» Exercise requirements
Pull out each line of the records holding the string "materials".

» Source data
__________________________________________________

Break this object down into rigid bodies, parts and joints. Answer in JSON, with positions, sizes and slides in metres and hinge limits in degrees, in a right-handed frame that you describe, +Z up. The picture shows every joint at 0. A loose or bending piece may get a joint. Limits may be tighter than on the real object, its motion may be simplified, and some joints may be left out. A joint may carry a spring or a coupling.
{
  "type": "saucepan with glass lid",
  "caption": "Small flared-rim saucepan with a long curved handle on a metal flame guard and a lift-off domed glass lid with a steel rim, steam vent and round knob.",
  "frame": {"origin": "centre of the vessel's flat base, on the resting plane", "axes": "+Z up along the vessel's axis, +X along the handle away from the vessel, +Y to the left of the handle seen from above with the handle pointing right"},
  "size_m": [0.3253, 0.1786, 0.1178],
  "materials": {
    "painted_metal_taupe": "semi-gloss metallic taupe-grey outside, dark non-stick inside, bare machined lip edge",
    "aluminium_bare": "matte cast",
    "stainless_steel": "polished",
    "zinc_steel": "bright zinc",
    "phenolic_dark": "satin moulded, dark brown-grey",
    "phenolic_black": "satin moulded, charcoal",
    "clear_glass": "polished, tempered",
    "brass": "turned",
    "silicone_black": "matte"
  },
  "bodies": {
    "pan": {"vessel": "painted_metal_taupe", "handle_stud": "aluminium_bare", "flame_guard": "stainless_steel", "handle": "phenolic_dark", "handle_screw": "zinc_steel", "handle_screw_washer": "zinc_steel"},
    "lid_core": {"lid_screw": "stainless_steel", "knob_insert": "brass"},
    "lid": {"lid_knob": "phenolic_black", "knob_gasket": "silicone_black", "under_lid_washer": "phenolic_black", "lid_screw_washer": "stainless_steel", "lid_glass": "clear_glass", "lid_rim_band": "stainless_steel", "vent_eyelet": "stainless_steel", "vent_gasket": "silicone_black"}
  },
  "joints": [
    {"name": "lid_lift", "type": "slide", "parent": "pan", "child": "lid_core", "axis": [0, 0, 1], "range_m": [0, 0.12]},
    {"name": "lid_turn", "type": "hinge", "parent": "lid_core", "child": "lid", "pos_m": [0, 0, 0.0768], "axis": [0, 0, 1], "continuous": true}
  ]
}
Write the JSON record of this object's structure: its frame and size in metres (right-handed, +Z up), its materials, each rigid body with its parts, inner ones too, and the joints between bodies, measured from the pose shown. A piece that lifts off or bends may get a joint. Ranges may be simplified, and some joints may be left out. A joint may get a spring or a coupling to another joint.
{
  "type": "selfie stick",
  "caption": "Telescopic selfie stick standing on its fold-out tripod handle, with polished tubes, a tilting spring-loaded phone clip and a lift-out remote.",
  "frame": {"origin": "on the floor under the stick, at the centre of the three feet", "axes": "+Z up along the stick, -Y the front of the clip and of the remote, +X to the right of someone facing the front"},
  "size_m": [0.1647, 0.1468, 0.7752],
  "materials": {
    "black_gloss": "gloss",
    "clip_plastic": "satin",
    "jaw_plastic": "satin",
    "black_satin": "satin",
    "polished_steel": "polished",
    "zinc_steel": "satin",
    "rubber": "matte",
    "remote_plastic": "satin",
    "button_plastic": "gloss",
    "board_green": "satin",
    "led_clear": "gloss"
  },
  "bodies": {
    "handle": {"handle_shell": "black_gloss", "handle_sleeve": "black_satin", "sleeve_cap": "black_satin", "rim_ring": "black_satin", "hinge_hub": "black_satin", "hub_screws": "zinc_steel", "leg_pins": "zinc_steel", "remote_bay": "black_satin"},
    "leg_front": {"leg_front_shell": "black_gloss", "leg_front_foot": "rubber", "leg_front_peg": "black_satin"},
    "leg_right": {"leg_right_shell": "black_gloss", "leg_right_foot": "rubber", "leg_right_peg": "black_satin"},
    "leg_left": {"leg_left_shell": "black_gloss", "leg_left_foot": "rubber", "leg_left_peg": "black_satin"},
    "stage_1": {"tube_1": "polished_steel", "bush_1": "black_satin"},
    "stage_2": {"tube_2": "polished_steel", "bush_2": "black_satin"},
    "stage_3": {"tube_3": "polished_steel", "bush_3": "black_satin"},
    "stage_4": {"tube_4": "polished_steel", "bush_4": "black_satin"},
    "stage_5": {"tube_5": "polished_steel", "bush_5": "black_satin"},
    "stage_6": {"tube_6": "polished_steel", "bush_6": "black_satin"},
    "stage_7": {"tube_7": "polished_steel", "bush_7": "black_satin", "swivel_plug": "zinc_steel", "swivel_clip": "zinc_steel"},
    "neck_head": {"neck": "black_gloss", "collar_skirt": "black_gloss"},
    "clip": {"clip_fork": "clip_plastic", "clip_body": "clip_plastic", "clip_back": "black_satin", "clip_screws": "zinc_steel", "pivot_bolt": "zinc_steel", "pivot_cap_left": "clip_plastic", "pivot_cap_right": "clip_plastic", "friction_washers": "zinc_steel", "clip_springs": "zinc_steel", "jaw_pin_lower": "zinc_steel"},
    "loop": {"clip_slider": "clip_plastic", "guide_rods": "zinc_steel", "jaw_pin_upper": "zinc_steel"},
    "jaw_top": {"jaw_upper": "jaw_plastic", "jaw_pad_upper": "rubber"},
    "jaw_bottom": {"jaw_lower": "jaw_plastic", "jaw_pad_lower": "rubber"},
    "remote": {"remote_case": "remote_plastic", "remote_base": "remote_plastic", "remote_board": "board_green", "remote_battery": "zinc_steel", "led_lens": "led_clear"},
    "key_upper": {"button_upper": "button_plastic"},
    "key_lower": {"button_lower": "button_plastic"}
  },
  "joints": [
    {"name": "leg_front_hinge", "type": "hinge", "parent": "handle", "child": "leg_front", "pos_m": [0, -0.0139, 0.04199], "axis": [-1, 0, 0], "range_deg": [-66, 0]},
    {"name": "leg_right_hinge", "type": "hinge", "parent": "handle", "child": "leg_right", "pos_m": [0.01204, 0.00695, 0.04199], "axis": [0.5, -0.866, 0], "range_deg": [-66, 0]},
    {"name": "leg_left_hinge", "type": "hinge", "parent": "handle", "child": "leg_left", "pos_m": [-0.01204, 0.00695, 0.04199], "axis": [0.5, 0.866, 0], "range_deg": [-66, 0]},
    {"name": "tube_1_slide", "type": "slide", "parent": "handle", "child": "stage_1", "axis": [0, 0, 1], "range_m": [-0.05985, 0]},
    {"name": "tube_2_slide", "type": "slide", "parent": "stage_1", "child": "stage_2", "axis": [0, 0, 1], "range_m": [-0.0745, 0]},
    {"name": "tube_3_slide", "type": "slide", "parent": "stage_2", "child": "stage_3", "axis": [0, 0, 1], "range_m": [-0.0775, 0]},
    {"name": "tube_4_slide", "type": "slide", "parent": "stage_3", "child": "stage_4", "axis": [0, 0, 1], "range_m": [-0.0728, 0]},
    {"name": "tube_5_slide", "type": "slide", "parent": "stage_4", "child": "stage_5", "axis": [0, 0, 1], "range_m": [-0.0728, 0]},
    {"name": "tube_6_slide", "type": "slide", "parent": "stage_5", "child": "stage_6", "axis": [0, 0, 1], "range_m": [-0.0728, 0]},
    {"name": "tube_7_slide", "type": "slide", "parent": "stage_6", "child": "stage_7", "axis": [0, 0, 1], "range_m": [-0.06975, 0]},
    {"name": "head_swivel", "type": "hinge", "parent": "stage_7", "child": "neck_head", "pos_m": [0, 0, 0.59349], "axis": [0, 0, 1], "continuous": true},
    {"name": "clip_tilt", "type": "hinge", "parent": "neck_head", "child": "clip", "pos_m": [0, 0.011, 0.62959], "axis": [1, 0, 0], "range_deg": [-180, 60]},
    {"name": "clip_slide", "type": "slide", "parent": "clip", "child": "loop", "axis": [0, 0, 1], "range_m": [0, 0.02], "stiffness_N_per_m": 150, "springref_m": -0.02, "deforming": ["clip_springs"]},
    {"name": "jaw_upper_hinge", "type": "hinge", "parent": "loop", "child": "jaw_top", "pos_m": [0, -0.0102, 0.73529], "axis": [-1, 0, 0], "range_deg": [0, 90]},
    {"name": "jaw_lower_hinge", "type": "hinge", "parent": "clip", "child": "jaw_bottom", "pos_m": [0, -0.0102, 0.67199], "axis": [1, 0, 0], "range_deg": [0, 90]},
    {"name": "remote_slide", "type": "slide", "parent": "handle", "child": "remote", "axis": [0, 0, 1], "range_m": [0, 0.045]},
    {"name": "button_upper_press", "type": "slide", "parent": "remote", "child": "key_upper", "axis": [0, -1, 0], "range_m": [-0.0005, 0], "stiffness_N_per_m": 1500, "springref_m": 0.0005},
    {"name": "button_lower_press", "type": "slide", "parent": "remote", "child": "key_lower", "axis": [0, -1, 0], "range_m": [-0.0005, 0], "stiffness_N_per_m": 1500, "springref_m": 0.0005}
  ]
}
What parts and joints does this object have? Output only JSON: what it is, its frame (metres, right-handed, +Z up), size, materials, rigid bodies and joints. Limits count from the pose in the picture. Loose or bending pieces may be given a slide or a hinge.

__________________________________________________

» Written response
  "materials": {
Write the JSON record of this object's structure: its frame and size in metres (right-handed, +Z up), its materials, each rigid body with its parts, inner ones too, and the joints between bodies, measured from the pose shown. A piece that lifts off or bends may get a joint. Ranges may be simplified, and some joints may be left out. A joint may get a spring or a coupling to another joint.
  "materials": {
What parts and joints does this object have? Output only JSON: what it is, its frame (metres, right-handed, +Z up), size, materials, rigid bodies and joints. Limits count from the pose in the picture. Loose or bending pieces may be given a slide or a hinge.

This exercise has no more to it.